◆ **Exercise**: Your task is to quote exactly the run of lines that starts at the line containing "clear_scene()" and ends at the line containing "cad_parts[node].hide_render = cad_parts[node].hide_viewport", including both.
####
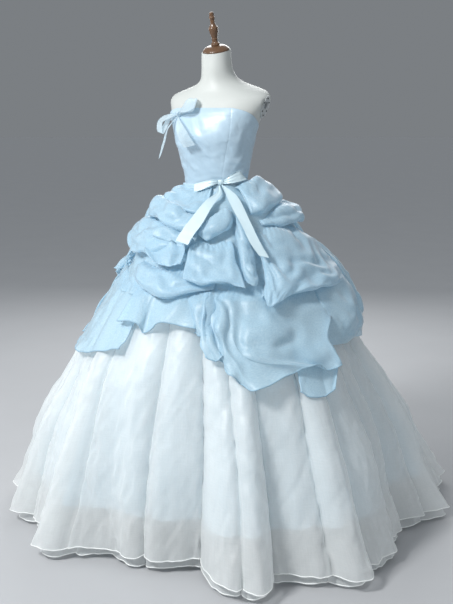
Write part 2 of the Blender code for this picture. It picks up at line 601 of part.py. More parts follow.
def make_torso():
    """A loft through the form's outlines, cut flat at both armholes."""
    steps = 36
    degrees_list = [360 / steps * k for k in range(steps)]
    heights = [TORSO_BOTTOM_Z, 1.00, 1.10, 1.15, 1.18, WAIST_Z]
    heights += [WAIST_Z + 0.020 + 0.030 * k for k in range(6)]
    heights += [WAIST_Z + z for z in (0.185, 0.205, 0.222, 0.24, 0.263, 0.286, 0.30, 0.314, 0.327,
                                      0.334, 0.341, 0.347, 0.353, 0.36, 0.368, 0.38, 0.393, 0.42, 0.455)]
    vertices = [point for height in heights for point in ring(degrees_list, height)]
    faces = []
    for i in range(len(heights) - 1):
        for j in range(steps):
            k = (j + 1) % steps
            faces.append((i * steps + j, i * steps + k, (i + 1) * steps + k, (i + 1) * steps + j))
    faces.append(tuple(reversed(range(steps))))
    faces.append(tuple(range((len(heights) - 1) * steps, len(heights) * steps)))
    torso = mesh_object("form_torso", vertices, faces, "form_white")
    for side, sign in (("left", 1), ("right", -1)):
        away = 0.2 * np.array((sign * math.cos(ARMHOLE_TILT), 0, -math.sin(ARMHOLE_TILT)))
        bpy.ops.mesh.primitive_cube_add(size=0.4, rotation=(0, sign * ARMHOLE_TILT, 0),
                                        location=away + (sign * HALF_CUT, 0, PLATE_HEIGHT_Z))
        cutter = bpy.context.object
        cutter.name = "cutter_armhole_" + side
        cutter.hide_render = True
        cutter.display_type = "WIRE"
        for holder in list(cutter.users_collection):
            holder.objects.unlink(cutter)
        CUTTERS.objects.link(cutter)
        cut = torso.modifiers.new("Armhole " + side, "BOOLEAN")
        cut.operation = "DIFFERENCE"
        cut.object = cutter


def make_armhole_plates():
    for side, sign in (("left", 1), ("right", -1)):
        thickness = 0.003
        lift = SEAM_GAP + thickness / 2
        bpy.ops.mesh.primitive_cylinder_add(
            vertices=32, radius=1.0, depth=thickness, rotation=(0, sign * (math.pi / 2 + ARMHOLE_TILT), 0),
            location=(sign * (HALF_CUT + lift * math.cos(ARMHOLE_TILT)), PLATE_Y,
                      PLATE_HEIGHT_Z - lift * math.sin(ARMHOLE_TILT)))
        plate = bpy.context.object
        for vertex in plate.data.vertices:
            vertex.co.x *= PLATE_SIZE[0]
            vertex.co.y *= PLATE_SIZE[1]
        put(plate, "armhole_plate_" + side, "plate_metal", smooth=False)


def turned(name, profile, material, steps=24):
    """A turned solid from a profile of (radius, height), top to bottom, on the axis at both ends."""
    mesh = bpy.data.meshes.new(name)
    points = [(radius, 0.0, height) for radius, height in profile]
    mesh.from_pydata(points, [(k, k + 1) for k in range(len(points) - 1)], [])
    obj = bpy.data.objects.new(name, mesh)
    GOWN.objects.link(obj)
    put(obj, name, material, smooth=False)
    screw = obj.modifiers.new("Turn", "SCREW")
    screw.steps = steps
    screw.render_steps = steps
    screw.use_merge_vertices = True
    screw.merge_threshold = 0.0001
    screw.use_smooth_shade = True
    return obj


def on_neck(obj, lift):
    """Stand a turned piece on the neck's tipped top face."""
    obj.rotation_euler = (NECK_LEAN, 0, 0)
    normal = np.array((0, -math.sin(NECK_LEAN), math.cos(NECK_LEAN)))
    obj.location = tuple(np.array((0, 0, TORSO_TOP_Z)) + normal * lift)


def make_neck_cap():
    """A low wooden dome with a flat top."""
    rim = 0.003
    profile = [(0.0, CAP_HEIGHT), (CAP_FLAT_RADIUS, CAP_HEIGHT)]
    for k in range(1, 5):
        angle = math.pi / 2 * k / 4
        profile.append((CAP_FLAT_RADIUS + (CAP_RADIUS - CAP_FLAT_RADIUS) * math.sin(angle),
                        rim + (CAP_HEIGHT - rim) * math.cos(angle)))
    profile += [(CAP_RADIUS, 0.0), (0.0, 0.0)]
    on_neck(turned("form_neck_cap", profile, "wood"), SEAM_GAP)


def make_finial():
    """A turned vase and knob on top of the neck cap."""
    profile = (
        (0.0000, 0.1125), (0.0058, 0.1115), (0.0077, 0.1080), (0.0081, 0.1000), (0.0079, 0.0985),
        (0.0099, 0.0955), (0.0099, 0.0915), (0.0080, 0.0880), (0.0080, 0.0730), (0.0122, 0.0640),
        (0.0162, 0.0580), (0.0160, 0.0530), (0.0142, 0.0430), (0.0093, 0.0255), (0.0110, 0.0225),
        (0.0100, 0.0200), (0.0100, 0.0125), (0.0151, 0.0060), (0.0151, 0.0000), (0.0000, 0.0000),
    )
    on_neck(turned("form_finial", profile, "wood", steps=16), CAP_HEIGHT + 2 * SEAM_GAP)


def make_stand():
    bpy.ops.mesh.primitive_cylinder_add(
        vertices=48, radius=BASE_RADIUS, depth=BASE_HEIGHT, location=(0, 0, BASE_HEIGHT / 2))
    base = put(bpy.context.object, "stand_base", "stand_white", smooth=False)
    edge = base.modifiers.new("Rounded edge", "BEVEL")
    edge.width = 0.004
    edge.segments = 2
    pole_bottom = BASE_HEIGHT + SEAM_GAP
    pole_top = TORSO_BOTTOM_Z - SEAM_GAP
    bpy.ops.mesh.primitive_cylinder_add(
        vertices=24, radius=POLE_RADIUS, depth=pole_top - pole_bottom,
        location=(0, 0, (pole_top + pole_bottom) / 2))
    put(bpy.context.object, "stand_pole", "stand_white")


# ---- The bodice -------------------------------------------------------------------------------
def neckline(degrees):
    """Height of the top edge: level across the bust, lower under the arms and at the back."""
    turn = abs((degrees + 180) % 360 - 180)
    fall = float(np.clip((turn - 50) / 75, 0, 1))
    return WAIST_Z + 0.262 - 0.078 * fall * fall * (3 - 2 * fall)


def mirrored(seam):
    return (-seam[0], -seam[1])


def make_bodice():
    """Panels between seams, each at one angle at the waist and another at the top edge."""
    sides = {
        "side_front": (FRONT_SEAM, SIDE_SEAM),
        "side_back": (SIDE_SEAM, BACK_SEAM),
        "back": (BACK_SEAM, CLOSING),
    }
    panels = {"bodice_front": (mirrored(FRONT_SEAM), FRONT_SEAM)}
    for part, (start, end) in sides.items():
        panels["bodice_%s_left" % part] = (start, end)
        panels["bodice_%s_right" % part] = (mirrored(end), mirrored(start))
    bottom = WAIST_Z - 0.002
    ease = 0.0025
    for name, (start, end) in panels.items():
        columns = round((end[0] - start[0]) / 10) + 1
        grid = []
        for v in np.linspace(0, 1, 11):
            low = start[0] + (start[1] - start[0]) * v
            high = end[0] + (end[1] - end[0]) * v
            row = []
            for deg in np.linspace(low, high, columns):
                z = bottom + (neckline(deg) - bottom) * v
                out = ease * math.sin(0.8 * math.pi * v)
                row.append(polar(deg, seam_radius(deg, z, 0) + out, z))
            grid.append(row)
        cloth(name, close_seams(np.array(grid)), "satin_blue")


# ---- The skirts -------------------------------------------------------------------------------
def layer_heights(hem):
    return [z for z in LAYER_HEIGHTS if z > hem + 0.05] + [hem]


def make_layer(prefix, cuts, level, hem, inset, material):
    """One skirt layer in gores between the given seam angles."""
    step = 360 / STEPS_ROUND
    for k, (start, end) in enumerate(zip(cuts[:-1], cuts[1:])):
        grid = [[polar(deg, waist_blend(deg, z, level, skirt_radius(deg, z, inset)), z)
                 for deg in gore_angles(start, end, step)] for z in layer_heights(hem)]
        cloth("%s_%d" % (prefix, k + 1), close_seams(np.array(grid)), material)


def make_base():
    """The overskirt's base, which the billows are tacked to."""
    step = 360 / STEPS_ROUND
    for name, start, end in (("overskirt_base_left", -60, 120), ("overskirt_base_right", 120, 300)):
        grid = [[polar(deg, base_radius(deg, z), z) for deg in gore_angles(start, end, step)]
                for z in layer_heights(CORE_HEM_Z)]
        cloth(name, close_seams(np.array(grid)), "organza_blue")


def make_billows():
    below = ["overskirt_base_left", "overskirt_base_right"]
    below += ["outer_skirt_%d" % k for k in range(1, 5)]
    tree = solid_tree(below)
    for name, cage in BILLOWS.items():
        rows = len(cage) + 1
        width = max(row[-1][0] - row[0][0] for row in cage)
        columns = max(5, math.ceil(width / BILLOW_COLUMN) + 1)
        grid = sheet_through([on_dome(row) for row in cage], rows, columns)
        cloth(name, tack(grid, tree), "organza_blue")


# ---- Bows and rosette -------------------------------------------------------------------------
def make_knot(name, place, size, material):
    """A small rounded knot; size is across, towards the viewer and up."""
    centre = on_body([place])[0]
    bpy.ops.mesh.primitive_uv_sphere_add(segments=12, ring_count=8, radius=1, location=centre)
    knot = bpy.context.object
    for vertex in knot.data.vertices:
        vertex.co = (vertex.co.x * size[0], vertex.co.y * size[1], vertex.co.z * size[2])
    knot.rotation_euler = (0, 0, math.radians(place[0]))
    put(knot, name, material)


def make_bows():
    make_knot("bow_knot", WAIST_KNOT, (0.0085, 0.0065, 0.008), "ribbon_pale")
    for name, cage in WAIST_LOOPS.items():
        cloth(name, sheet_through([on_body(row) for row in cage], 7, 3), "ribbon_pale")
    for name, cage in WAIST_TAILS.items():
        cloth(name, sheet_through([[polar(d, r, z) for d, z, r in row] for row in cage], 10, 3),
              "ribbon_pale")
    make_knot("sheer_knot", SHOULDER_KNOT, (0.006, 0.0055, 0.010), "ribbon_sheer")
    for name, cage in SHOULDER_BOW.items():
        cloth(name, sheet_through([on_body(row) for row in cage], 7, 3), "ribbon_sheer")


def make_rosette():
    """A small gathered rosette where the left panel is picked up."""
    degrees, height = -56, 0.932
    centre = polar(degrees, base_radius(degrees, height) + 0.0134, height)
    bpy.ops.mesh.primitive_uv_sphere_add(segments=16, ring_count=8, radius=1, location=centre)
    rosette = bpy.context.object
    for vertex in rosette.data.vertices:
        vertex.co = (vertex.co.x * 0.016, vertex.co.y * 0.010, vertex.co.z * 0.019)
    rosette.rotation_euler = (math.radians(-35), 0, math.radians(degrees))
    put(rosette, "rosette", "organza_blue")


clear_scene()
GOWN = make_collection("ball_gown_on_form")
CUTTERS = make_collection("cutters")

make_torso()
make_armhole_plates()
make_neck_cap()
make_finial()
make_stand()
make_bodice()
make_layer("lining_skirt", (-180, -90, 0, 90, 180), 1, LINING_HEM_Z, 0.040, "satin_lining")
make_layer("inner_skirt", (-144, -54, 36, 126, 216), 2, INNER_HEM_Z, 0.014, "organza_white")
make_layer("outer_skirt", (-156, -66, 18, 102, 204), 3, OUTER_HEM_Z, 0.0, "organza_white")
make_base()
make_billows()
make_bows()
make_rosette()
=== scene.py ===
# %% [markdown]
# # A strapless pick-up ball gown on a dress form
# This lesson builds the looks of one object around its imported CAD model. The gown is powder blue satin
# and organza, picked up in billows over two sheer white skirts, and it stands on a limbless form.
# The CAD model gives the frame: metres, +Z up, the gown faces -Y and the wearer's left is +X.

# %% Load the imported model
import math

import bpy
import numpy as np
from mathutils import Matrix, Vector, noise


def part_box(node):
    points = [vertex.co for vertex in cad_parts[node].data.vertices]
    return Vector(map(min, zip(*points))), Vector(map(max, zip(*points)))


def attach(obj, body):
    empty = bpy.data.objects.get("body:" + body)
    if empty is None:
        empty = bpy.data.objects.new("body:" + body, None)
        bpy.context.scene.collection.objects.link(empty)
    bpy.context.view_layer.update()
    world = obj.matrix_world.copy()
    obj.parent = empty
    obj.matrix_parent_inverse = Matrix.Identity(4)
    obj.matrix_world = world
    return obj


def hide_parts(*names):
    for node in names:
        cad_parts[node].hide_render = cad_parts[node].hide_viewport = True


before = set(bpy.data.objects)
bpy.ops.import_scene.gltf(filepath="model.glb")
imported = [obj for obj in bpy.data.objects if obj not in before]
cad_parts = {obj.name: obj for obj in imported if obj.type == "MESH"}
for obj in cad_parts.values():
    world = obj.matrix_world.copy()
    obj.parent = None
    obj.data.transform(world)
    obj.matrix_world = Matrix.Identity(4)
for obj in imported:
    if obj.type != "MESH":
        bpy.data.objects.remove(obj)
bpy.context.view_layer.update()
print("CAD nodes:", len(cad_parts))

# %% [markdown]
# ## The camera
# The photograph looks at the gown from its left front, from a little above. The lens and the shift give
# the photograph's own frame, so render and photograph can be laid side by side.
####
◆ **Correct output**:
clear_scene()
GOWN = make_collection("ball_gown_on_form")
CUTTERS = make_collection("cutters")

make_torso()
make_armhole_plates()
make_neck_cap()
make_finial()
make_stand()
make_bodice()
make_layer("lining_skirt", (-180, -90, 0, 90, 180), 1, LINING_HEM_Z, 0.040, "satin_lining")
make_layer("inner_skirt", (-144, -54, 36, 126, 216), 2, INNER_HEM_Z, 0.014, "organza_white")
make_layer("outer_skirt", (-156, -66, 18, 102, 204), 3, OUTER_HEM_Z, 0.0, "organza_white")
make_base()
make_billows()
make_bows()
make_rosette()
=== scene.py ===
# %% [markdown]
# # A strapless pick-up ball gown on a dress form
# This lesson builds the looks of one object around its imported CAD model. The gown is powder blue satin
# and organza, picked up in billows over two sheer white skirts, and it stands on a limbless form.
# The CAD model gives the frame: metres, +Z up, the gown faces -Y and the wearer's left is +X.

# %% Load the imported model
import math

import bpy
import numpy as np
from mathutils import Matrix, Vector, noise


def part_box(node):
    points = [vertex.co for vertex in cad_parts[node].data.vertices]
    return Vector(map(min, zip(*points))), Vector(map(max, zip(*points)))


def attach(obj, body):
    empty = bpy.data.objects.get("body:" + body)
    if empty is None:
        empty = bpy.data.objects.new("body:" + body, None)
        bpy.context.scene.collection.objects.link(empty)
    bpy.context.view_layer.update()
    world = obj.matrix_world.copy()
    obj.parent = empty
    obj.matrix_parent_inverse = Matrix.Identity(4)
    obj.matrix_world = world
    return obj


def hide_parts(*names):
    for node in names:
        cad_parts[node].hide_render = cad_parts[node].hide_viewport = True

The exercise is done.